Так вот она, вражда — обычный порядок вещей, безленостная война. Прилежанию можно научиться у любого камня, гвоздя, терпеливо разлагающегося куска ветоши, у тех, кто что-то выкидывает, у тех, кто роется в отбросах, у человека, который сейчас обгладывает курицу на открытой площадке кафе, у костей, тлеющих под ним на глубине пяти метров. У той неустанной страшной капли воды.

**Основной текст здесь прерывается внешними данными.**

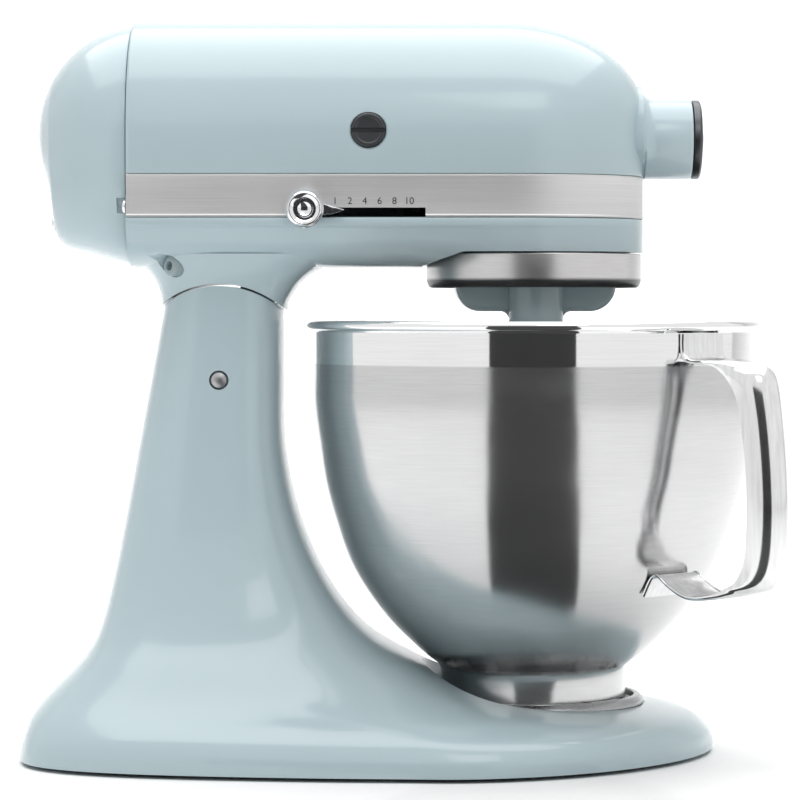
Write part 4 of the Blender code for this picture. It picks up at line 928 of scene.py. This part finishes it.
def planetary():
    at = (BOWL_X, 0, 0)
    cup = [(6.3, 225.3), (44.6, 225.3, 0.6), (46, 226.7, 0.6), (46, 243.4), (44, 243.4), (44, 227),
           (9.5, 227),
           (9.5, 242.6), (6.3, 242.6)]
    housing = make("planetary_casting", turned(fillet(cup, 0.3), 96, at=at))
    half, depth, bottom, top, corner, edge = 38.4, 24.0, 213.7, 226.2, 12.5, 2.2
    rings = []
    for k in range(14):
        turn = math.radians(90 * (k if k < 7 else 13 - k) / 6)
        inset = edge * (1 - math.sin(turn))
        y = (depth - edge + edge * math.cos(turn)) * (-1 if k < 7 else 1)
        bend = corner - inset
        wings = arc((-half + corner, bottom + corner), bend, 180, 270, 16)
        wings += arc((half - corner, bottom + corner), bend, 270, 360, 16)
        rings.append([(BOWL_X + u, y, min(v, top)) for u, v in wings])
    join(housing, make("wings", loft(rings)))
    boss = [(0, 196), (12.4, 196, 0.6), (13, 196.6, 0.6), (13, 226.1), (0, 226.1)]
    join(housing, make("boss", turned(fillet(boss, 0.3, 6), 96, at=(BOWL_X, -OFFSET, 0))))
    hollow = [(17.3 - 4.2 * math.sin(math.radians(a)), 209.5 + 4.25 * math.cos(math.radians(a)))
              for a in range(80, -1, -10)]
    flare = make("flare", turned([(0, 209.6), (13.05, 209.6)] + hollow + [(17.3, 214.4), (0, 214.4)], 96,
                                 at=(BOWL_X, -OFFSET, 0)))
    cut(flare, make("front", box((BOWL_X - 30, -60, 200), (BOWL_X + 30, 1.2 - depth, 220))))
    join(housing, flare)
    cut(housing, make("shaft_bore", rod(6.3, 190, 240, 48, at=(BOWL_X, -OFFSET, 0))))
    cut(housing, make("centre_bore", rod(6.3, 200, 260, 48, at=at)))
    finish_piece(housing, "body_paint", "planetary", ["planetary_housing"], 32)
    profile = [(46.4, 225, 0.2), (RING_R - 1.4, 225, 4.4), (RING_R, 228, 3.0), (RING_R, 241.2, 0.4),
               (RING_R - 1.6, 241.2, 0.3), (RING_R - 1.6, 229.6, 2.0), (48.8, 226.6, 1.0), (46.4, 226.6)]
    ring = make("drip_ring_spun", turned(fillet(profile, 0.3, 6), 160, at=at))
    finish_piece(ring, "ring_steel", "planetary", ["drip_ring"])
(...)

Погулял! Пошел провести время в резвостях! Хотел проэрмитажиться или снять молодое тело с хорошим запахом, а в итоге спрятался в тени деревьев — нет, как ни трогал я стволы и листья, они по-прежнему отдавали целлюлозной промышленностью — и совершал дыхательные упражнения. Не нужно слишком внимательно смотреть по сторонам, это невроз.

НЕГНЕВЛИВОСТЬ (ОКОНЧАНИЕ)

Так как Иван Петрович всё еще на меня гневался, я отправился пожирать воскресную курицу к Петру Ивановичу, соседу справа. Петр Иванович младше Ивана Петровича ровно настолько, чтобы его воспоминания не составляли для меня новости, и ровно настолько старше меня самого, чтобы его взгляды на современность не представляли для меня интереса. Но я нетребовательный, а Петр Иванович — не жадный. К тому же текилу, которую мы пьем за обедом, я отрабатываю.